--- Start Data shown ---

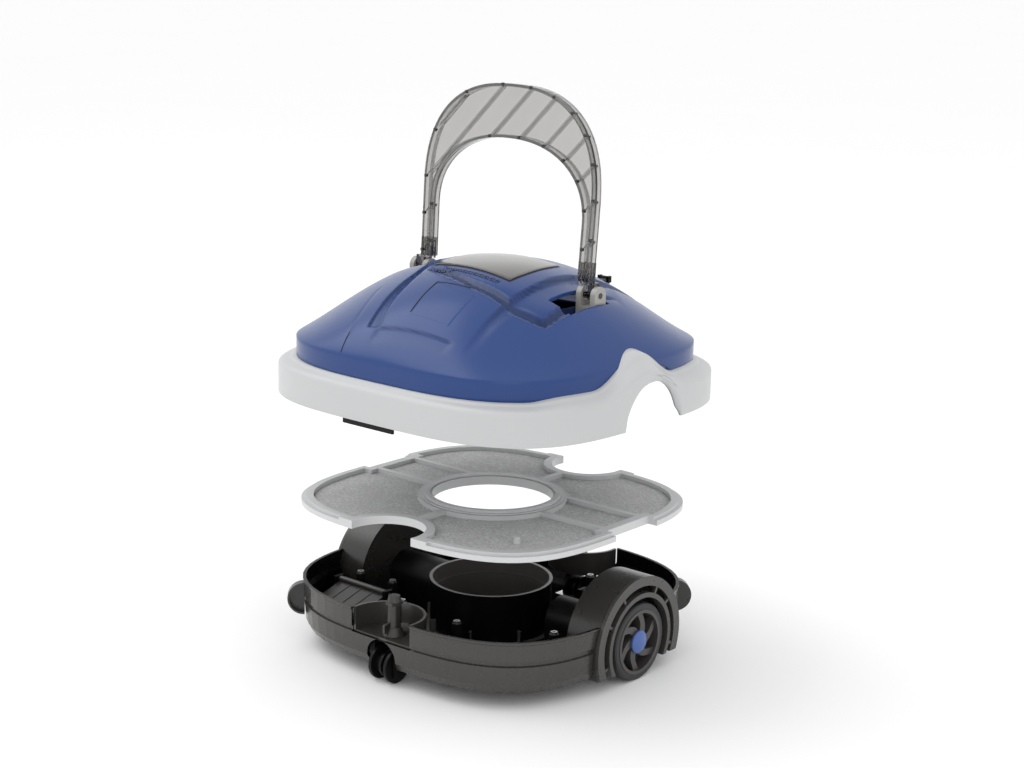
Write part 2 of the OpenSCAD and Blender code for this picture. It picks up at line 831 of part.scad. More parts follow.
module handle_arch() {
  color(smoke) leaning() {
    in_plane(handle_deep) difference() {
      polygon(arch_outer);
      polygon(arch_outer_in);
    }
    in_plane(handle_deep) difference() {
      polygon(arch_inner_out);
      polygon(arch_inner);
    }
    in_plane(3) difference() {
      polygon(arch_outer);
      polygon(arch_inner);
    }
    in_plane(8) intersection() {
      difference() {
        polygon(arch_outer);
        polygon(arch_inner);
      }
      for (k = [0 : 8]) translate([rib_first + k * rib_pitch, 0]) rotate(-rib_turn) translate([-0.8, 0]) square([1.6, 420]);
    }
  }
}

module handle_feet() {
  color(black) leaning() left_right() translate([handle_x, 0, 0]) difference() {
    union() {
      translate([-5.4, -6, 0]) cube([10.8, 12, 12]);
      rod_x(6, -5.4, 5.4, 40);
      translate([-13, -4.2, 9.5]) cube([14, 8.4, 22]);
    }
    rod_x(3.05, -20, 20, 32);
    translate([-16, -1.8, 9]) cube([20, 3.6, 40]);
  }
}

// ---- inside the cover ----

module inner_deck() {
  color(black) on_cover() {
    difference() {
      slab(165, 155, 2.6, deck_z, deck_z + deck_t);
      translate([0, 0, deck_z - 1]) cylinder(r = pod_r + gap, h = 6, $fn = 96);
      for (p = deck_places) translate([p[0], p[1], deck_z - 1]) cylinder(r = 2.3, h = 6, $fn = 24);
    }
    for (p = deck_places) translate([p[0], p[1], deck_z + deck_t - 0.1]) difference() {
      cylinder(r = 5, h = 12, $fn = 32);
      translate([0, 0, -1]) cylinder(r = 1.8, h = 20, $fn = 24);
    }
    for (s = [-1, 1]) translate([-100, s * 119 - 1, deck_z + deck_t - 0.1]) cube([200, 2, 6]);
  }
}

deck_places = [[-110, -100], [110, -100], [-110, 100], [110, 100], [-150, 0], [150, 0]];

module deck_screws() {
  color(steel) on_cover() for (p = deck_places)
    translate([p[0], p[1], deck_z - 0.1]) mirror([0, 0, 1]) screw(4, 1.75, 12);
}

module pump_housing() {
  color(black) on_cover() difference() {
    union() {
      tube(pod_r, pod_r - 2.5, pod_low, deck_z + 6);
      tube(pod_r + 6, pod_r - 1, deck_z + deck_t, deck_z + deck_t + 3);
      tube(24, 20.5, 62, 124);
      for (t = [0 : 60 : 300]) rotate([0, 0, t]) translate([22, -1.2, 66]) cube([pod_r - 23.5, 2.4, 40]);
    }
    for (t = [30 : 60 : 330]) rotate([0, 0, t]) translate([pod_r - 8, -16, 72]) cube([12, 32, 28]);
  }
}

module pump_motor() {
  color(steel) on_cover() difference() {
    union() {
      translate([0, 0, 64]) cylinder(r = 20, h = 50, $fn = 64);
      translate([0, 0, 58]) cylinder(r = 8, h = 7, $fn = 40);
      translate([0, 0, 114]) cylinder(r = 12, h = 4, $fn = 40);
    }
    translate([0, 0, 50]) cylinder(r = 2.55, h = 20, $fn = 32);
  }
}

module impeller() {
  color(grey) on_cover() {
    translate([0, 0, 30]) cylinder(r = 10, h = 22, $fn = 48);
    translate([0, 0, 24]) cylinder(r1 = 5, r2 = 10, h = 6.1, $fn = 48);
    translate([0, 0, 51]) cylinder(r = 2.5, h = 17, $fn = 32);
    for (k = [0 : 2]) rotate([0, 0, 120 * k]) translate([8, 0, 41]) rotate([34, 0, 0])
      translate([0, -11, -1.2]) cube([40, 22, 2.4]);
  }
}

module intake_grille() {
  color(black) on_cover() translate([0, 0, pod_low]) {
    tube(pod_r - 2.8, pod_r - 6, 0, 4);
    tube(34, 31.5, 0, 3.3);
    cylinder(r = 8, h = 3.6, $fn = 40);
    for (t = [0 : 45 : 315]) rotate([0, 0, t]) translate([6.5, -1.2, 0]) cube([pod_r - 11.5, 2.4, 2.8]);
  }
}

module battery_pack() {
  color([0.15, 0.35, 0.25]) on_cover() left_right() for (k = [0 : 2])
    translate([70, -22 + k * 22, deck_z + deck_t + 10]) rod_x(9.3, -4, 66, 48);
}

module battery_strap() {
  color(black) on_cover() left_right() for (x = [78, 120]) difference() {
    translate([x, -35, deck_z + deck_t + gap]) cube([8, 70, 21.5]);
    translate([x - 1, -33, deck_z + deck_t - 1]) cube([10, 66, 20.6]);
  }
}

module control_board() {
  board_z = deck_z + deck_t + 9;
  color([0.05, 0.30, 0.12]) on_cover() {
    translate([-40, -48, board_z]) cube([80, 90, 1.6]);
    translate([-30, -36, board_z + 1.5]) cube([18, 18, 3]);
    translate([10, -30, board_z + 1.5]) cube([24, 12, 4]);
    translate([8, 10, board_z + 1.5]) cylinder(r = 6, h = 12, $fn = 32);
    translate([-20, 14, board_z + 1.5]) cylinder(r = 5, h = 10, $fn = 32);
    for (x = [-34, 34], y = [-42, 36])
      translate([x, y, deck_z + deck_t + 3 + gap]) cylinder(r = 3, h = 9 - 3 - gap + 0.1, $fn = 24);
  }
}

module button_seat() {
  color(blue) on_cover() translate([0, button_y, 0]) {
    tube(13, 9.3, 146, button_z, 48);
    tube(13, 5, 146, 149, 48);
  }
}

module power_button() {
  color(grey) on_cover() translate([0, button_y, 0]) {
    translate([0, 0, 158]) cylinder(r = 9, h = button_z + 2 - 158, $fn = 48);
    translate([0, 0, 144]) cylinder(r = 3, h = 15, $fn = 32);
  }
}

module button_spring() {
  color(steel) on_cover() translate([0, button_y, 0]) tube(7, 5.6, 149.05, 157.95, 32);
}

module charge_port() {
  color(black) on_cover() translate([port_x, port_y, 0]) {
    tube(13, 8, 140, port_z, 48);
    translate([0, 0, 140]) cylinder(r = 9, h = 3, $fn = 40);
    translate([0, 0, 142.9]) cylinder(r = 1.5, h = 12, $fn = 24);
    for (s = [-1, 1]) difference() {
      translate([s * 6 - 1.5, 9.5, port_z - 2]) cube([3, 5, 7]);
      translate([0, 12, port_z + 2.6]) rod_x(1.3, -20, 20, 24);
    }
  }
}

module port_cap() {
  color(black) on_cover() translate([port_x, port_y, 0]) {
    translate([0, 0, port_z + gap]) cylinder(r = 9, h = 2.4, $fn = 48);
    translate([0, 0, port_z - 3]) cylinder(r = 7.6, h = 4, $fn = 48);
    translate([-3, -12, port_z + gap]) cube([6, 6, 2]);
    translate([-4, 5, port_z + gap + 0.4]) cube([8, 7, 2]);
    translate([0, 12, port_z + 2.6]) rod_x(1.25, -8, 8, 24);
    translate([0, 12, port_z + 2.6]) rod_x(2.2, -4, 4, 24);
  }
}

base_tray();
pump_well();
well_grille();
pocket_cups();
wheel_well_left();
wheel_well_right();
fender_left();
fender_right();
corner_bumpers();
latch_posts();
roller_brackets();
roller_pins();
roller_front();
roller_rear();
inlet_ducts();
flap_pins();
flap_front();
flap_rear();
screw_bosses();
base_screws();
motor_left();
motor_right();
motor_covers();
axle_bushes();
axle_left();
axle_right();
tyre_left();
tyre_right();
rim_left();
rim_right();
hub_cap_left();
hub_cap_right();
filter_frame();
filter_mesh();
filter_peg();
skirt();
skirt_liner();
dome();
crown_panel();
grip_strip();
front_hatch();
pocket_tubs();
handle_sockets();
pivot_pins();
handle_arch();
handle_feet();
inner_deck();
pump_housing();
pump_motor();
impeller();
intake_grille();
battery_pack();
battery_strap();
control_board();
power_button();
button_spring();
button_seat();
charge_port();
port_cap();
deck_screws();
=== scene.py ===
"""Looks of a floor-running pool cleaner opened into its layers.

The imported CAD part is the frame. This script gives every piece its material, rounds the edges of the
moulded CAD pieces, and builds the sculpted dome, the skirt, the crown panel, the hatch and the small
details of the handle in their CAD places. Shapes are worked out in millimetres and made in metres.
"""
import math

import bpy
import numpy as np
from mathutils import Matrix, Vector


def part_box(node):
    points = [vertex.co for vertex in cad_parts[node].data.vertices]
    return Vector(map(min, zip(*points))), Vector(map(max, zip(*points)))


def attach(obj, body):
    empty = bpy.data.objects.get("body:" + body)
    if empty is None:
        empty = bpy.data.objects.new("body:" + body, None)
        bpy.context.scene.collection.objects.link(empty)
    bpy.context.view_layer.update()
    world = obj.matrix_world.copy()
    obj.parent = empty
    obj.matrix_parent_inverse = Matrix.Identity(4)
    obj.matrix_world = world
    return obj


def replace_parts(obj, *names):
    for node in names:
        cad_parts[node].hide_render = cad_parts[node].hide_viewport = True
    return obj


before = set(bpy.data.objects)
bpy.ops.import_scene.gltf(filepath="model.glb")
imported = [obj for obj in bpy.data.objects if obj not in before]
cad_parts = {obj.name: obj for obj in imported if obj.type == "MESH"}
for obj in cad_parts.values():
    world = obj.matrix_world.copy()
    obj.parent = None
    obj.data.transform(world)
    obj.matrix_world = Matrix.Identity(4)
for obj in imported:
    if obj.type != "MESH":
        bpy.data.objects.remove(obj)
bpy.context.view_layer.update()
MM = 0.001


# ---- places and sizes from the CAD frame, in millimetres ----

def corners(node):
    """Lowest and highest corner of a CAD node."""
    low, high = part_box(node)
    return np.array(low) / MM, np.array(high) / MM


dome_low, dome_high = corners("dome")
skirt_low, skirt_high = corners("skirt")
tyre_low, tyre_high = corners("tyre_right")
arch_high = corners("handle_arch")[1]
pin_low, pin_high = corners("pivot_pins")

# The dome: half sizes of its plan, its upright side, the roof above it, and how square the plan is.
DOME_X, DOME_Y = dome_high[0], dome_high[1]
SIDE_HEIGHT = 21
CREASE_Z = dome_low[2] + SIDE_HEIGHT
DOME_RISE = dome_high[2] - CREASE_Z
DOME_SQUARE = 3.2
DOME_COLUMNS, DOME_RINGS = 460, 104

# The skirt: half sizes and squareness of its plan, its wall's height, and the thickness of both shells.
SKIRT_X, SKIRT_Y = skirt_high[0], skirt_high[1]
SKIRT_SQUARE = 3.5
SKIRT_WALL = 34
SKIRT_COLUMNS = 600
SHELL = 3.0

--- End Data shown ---

_The problem_
Print only the run of lines that begins with the line containing "obj.parent = None" and ends with the line containing "return np.array(low) /", both included, exactly as they read.

_Final answer_
    obj.parent = None
    obj.data.transform(world)
    obj.matrix_world = Matrix.Identity(4)
for obj in imported:
    if obj.type != "MESH":
        bpy.data.objects.remove(obj)
bpy.context.view_layer.update()
MM = 0.001


# ---- places and sizes from the CAD frame, in millimetres ----

def corners(node):
    """Lowest and highest corner of a CAD node."""
    low, high = part_box(node)
    return np.array(low) / MM, np.array(high) / MM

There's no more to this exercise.